Quanto aos desaparecimentos forçados, a HRW salienta que habitualmente eles são qualificados pelos funcionários do governo como sequestros cometidos pelo crime organizado, e que, apesar dos 39 casos documentados, é mais difícil determinar seu número real porque "24 dos 32 estados mexicanos não penalizam o desaparecimento forçado como crime".

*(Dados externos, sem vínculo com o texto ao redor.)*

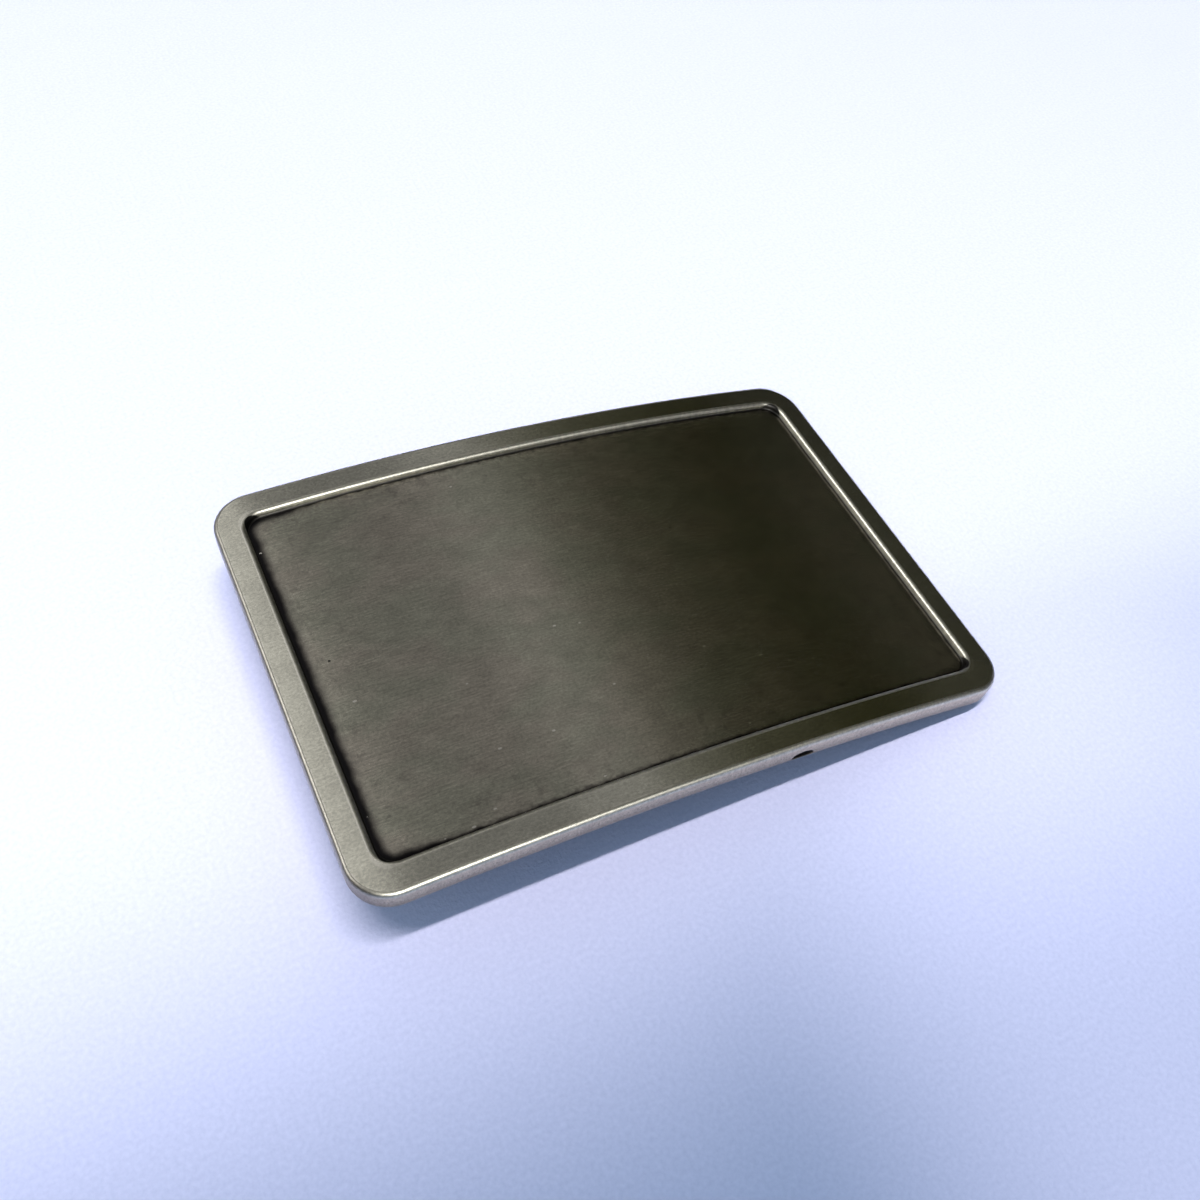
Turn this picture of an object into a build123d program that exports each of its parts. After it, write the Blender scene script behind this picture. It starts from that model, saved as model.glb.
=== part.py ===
from build123d import *
import os
from math import acos, asin, cos, degrees, radians, sin

# A plate belt buckle for a 38 mm belt, lying on a table on its back hardware.
# The face is arched along its length. Row frame: Z = 0 is the table, X runs along the
# buckle towards the bail end, Y runs across it, and the origin is under its middle.

# ---- face plate ----
face_length = 90.0  # along the arched face
face_width = 60.4
plate_thickness = 3.0
arch_radius = 355.0  # of the front face
corner_radius = 5.2
top_edge_radius = 0.6
bottom_edge_radius = 0.25

border_width = 3.3  # flat raised border round the front panel
recess_depth = 0.9
recess_edge_radius = 0.6  # rounding of the border's inner edge
recess_corner_radius = 2.4

rim_width = 3.2  # full-thickness rim round the hollowed back
back_relief_depth = 0.6
back_corner_radius = 2.6

nick_along = 11.5  # casting gate nick in the front long side
nick_length = 3.2
nick_height = 1.0
nick_depth = 0.35
nick_below_face = 2.65  # depth of its straight lower edge

# ---- resting attitude ----
rest_tilt = 5.9  # degrees, the hook end up

# ---- bail and its two hinge lugs ----
hinge_along = 27.0
hinge_drop = 2.9  # hinge axis below the hollowed back
wire_radius = 1.5
pin_clearance = 0.05
lug_radius = 2.45
lug_foot_half = 4.0
lug_inner_y = 15.5
lug_thickness = 3.0
lug_edge_radius = 0.25
leg_length = 15.0  # hinge axis to bar axis
bail_half_width = 21.5  # to the axis of a leg: 40 mm clear inside
wire_end_y = 14.9
hinge_bend_radius = 2.5
bar_bend_radius = 4.5
wire_end_rounding = 0.4

# ---- hook ----
hook_along = -33.0
hook_radius = 2.1
hook_lean = 5.0  # degrees, the tip towards the bail
neck_radius = 1.8  # turned groove between the post and its pad
neck_length = 0.25
shank_radius = 1.4  # the end riveted into the pad
pad_radius = 5.0
pad_thickness = 1.5
pad_edge_chamfer = 0.5

# ---- worked out ----
back_depth = plate_thickness - back_relief_depth
tool_overrun = 4.0  # how far cutting solids stand past what they cut
tilt = radians(rest_tilt)


def on_arch(along, depth):
    """Section coordinates of a point below the front face, at a distance along it."""
    radius = arch_radius - depth
    angle = along / arch_radius
    return (radius * sin(angle), radius * cos(angle) - arch_radius)


hinge_x, hinge_z = on_arch(hinge_along, back_depth + hinge_drop)

# The lugs' round ends stand on the table, which sets the height of the face.
face_height = lug_radius + sin(tilt) * hinge_x - cos(tilt) * hinge_z
left_x, left_z = on_arch(-face_length / 2, 0)
right_x, right_z = on_arch(face_length / 2, 0)
centring_shift = -(cos(tilt) * (left_x + right_x) + sin(tilt) * (left_z + right_z)) / 2

face_x_dir = (cos(tilt), 0, -sin(tilt))
face_origin = (centring_shift, 0, face_height)

# Lengthwise section of the buckle: local X along the face, local Y out of it.
section_plane = Plane(origin=face_origin, x_dir=face_x_dir, z_dir=(0, -1, 0))


def row_point(along, depth):
    """A point of the middle section in the row frame."""
    return section_plane.from_local_coords(Vector(*on_arch(along, depth)))


hinge_point = row_point(hinge_along, back_depth + hinge_drop)
hook_point = row_point(hook_along, back_depth)

hook_angle = hook_along / arch_radius + tilt - radians(hook_lean)
hook_direction = Vector(-sin(hook_angle), 0, -cos(hook_angle))
tip_distance = (hook_point.Z - hook_radius) / -hook_direction.Z
hook_tip_center = hook_point + hook_direction * tip_distance

bail_droop = asin((lug_radius - wire_radius) / leg_length)
bail_leg_dir = (-cos(bail_droop), 0, -sin(bail_droop))
bail_normal = (sin(bail_droop), 0, -cos(bail_droop))


def arched_section(half_length, upper_depth, lower_depth):
    """Draw the outline between two depths below the front face, inside BuildLine."""
    ThreePointArc(
        on_arch(-half_length, upper_depth), on_arch(0, upper_depth), on_arch(half_length, upper_depth)
    )
    Line(on_arch(half_length, upper_depth), on_arch(half_length, lower_depth))
    ThreePointArc(
        on_arch(half_length, lower_depth), on_arch(0, lower_depth), on_arch(-half_length, lower_depth)
    )
    Line(on_arch(-half_length, lower_depth), on_arch(-half_length, upper_depth))


# ---- cutting solid: the front recess ----
recess_inset = border_width + recess_edge_radius
with BuildPart() as recess_tool:
    with BuildSketch(section_plane):
        with BuildLine():
            arched_section(face_length / 2 - recess_inset, -tool_overrun, recess_depth)
        make_face()
    extrude(amount=face_width / 2 - recess_inset, both=True)
    recess_corners = recess_tool.edges().filter_by(GeomType.LINE).sort_by(SortBy.LENGTH)[:4]
    fillet(recess_corners, recess_corner_radius)

# ---- cutting solid: the hollow of the back ----
with BuildPart() as back_tool:
    with BuildSketch(section_plane):
        with BuildLine():
            arched_section(face_length / 2 - rim_width, back_depth, back_depth + tool_overrun)
        make_face()
    extrude(amount=face_width / 2 - rim_width, both=True)
    back_corners = back_tool.edges().filter_by(GeomType.LINE).sort_by(SortBy.LENGTH)[:4]
    fillet(back_corners, back_corner_radius)

# ---- cutting solid: everything above the hollowed back, to fit feet to it ----
with BuildPart() as above_back_tool:
    with BuildSketch(section_plane):
        with BuildLine():
            arched_section(face_length / 2, -tool_overrun, back_depth)
        make_face()
    extrude(amount=face_width / 2, both=True)

# ---- face plate: arched casting with a raised border and a hollow back ----
with BuildPart() as face_plate:
    with BuildSketch(section_plane):
        with BuildLine():
            arched_section(face_length / 2, 0, plate_thickness)
        make_face()
    extrude(amount=face_width / 2, both=True)
    plate_corners = face_plate.edges().filter_by(GeomType.LINE).sort_by(SortBy.LENGTH)[:4]
    fillet(plate_corners, corner_radius)

    broad_faces = face_plate.faces().sort_by(SortBy.AREA)[-2:]
    fillet(broad_faces.sort_by(Axis.Z)[-1].outer_wire().edges(), top_edge_radius)
    broad_faces = face_plate.faces().sort_by(SortBy.AREA)[-2:]
    fillet(broad_faces.sort_by(Axis.Z)[0].outer_wire().edges(), bottom_edge_radius)

    add(recess_tool.part, mode=Mode.SUBTRACT)
    add(back_tool.part, mode=Mode.SUBTRACT)
    ring_faces = face_plate.faces().filter_by(lambda face: len(face.inner_wires()) == 1)
    border_face = ring_faces.sort_by(Axis.Z)[-1]
    fillet(border_face.inner_wires()[0].edges(), recess_edge_radius)

    with BuildSketch(section_plane.offset(face_width / 2)):
        with BuildLine():
            nick_left = on_arch(nick_along - nick_length / 2, nick_below_face)
            nick_right = on_arch(nick_along + nick_length / 2, nick_below_face)
            nick_top = on_arch(nick_along, nick_below_face - nick_height)
            ThreePointArc(nick_left, nick_top, nick_right)
            Line(nick_right, nick_left)
        make_face()
    extrude(amount=-nick_depth, mode=Mode.SUBTRACT)

# ---- hinge lugs: the two ears that carry the bail, brazed to the back ----
hinge_center = Vector(hinge_x, hinge_z)
foot_left = Vector(*on_arch(hinge_along - lug_foot_half, back_depth))
foot_right = Vector(*on_arch(hinge_along + lug_foot_half, back_depth))


def tangent_point(corner, turn):
    """Where a line from a foot corner touches the lug's round end; turn is +1 or -1."""
    to_corner = corner - hinge_center
    swing = degrees(acos(lug_radius / to_corner.length))
    return hinge_center + to_corner.normalized().rotate(Axis.Z, turn * swing) * lug_radius


with BuildPart() as hinge_lug_front:
    with BuildSketch(section_plane.offset(lug_inner_y)):
        with BuildLine():
            ThreePointArc(foot_left, on_arch(hinge_along, back_depth), foot_right)
            Line(foot_right, tangent_point(foot_right, -1))
            ThreePointArc(
                tangent_point(foot_right, -1),
                hinge_center - Vector(0, lug_radius),
                tangent_point(foot_left, 1),
            )
            Line(tangent_point(foot_left, 1), foot_left)
        make_face()
        with Locations(hinge_center):
            Circle(wire_radius + pin_clearance, mode=Mode.SUBTRACT)
    extrude(amount=lug_thickness)
    lug_sides = hinge_lug_front.faces().filter_by(Axis.Y)
    for side_face in lug_sides:
        lug_rim = side_face.outer_wire().edges().sort_by(Axis.Z)[:-1]
        fillet(lug_rim, lug_edge_radius)

with BuildPart() as hinge_lug_back:
    mirror(hinge_lug_front.part, about=Plane.XZ)

# ---- wire bail: the belt loop, its two ends turned in through the lugs ----
bail_plane = Plane(origin=hinge_point, x_dir=bail_leg_dir, z_dir=bail_normal)
with BuildPart() as wire_bail:
    with BuildLine(bail_plane) as bail_path:
        FilletPolyline(
            (0, -wire_end_y),
            (0, -bail_half_width),
            (leg_length, -bail_half_width),
            (leg_length, bail_half_width),
            (0, bail_half_width),
            (0, wire_end_y),
            radius=[hinge_bend_radius, bar_bend_radius, bar_bend_radius, hinge_bend_radius],
        )
    with BuildSketch(Plane(origin=bail_path.line @ 0, z_dir=bail_path.line % 0)):
        Circle(wire_radius)
    sweep(path=bail_path.line)
    wire_ends = wire_bail.faces().filter_by(GeomType.PLANE).edges()
    fillet(wire_ends, wire_end_rounding)

# ---- hook: a leaning post riveted into a round pad that is brazed to the back ----
post_plane = Plane(origin=hook_point, x_dir=(0, 1, 0), z_dir=hook_direction)

with BuildPart() as hook_pad:
    with BuildSketch(post_plane.offset(-plate_thickness / 2)):
        Circle(pad_radius)
        Circle(shank_radius, mode=Mode.SUBTRACT)
    extrude(amount=plate_thickness / 2 + pad_thickness)
    pad_rim = hook_pad.edges().filter_by(
        lambda edge: edge.geom_type == GeomType.CIRCLE and edge.radius > shank_radius
    )
    chamfer(pad_rim.sort_by(Axis.Z)[0], pad_edge_chamfer)
    add(above_back_tool.part, mode=Mode.SUBTRACT)

with BuildPart() as hook_post:
    with BuildSketch(post_plane.offset(-plate_thickness / 2)):
        Circle(shank_radius)
    extrude(amount=plate_thickness / 2 + pad_thickness)
    with BuildSketch(post_plane.offset(pad_thickness)):
        Circle(neck_radius)
    extrude(amount=neck_length)
    with BuildSketch(post_plane.offset(pad_thickness + neck_length)):
        Circle(hook_radius)
    extrude(amount=tip_distance - pad_thickness - neck_length)
    with Locations(hook_tip_center):
        Sphere(hook_radius)
    add(above_back_tool.part, mode=Mode.SUBTRACT)

# ---- written out, one file per piece ----
face_plate.part.label = "face_plate"
hinge_lug_front.part.label = "hinge_lug_front"
hinge_lug_back.part.label = "hinge_lug_back"
wire_bail.part.label = "wire_bail"
hook_pad.part.label = "hook_pad"
hook_post.part.label = "hook_post"

os.makedirs("parts", exist_ok=True)
export_step(face_plate.part, "parts/face_plate.step")
export_step(hinge_lug_front.part, "parts/hinge_lug_front.step")
export_step(hinge_lug_back.part, "parts/hinge_lug_back.step")
export_step(wire_bail.part, "parts/wire_bail.step")
export_step(hook_pad.part, "parts/hook_pad.step")
export_step(hook_post.part, "parts/hook_post.step")
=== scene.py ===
"""Looks for the plate belt buckle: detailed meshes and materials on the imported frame."""

from math import atan2, cos, pi, radians, sin

import bpy
import numpy as np
from mathutils import Matrix, Vector, noise


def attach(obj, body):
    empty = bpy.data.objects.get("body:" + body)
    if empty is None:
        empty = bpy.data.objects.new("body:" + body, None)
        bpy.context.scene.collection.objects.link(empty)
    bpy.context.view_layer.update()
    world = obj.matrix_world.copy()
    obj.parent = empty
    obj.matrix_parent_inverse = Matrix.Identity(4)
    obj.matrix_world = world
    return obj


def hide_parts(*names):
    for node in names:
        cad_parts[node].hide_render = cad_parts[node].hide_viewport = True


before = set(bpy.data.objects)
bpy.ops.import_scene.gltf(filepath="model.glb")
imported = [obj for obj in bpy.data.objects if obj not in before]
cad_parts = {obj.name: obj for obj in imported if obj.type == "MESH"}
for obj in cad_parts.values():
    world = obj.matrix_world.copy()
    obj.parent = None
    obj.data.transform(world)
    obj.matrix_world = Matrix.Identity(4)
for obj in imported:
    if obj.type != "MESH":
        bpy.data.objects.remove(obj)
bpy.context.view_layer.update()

MM = 0.001

# ---- face plate, mm, as in the CAD model ----
FACE_LENGTH = 90.0
FACE_WIDTH = 60.4
THICKNESS = 3.0
ARCH_RADIUS = 355.0
REST_TILT = radians(5.9)
CORNER_RADIUS = 5.2
TOP_EDGE = 0.6
LOWER_EDGE = 0.25
BORDER = 3.3
RECESS_DEPTH = 0.9
RECESS_EDGE = 0.6
RECESS_CORNER = 3.0
RECESS_ROOT = 0.25
RIM = 3.2
BACK_RELIEF = 0.6
BACK_CORNER = 2.6
BACK_ROOT = 0.2
BACK_DEPTH = THICKNESS - BACK_RELIEF
NICK_ALONG = 11.5
NICK_LENGTH = 3.2
NICK_HEIGHT = 1.0
NICK_DEPTH = 0.35
NICK_FOOT = 2.65

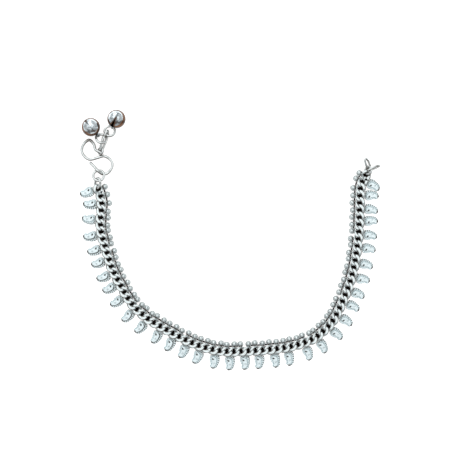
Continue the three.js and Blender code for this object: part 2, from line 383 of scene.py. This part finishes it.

A organização de direitos humanos distingue as vítimas das execuções extrajudiciais entre "civis executados por autoridades ou que morrem em consequência de torturas" e "civis que morrem em instalações militares ou durante confrontos armados quando houve uso injustificado da força letal contra eles". O relatório acrescenta que "na maioria dos casos, a cena do crime foi manipulada para apresentar falsamente as vítimas como agressores armados ou encobrir o uso excessivo da força".

Este ponto em particular é um dos cavalos de batalha do poeta Javier Sicilia e seu Movimento pela Dignidade, e um dos aspectos que geram maior indignação na sociedade mexicana. A Comissão Nacional de Direitos Humanos (CNDH) registrou um aumento notável das denúncias por violações de direitos humanos, que passaram de 691 no período 2003-2006 para 4.803 entre 2007 e 2010.

O documento também critica duramente as instituições judiciais mexicanas por permitir um escandaloso clima de impunidade no qual as autoridades envolvidas no combate ao crime organizado raramente prestam contas. A HRW salienta o hábito de qualificar as torturas como meras lesões, o abandono que sofrem os familiares dos desaparecidos, a ausência de investigações profundas e a aceitação rotineira das versões oficiais. Concretamente, aponta que "a Promotoria Geral da Justiça Militar iniciou, nos cinco Estados que são objeto do relatório, 3.671 investigações por denúncias de abusos entre 2007 e 2011 e só foram condenados 15 soldados, menos de 0,5%.

A guerra contra o narcotráfico custou 50 mil vidas nos últimos cinco anos, muitas delas no fogo cruzado das disputas dos cartéis, e seu impacto afetou toda a sociedade mexicana, desde as escolas até as pequenas empresas que sofrem extorsões do crime organizado. A HRW reconhece que a expansão do narcotráfico colocou em xeque o Estado mexicano, mas considera um fracasso a estratégia do presidente Calderón por não ter adotado ao mesmo tempo "medidas para reformar e fortalecer as instituições da segurança pública".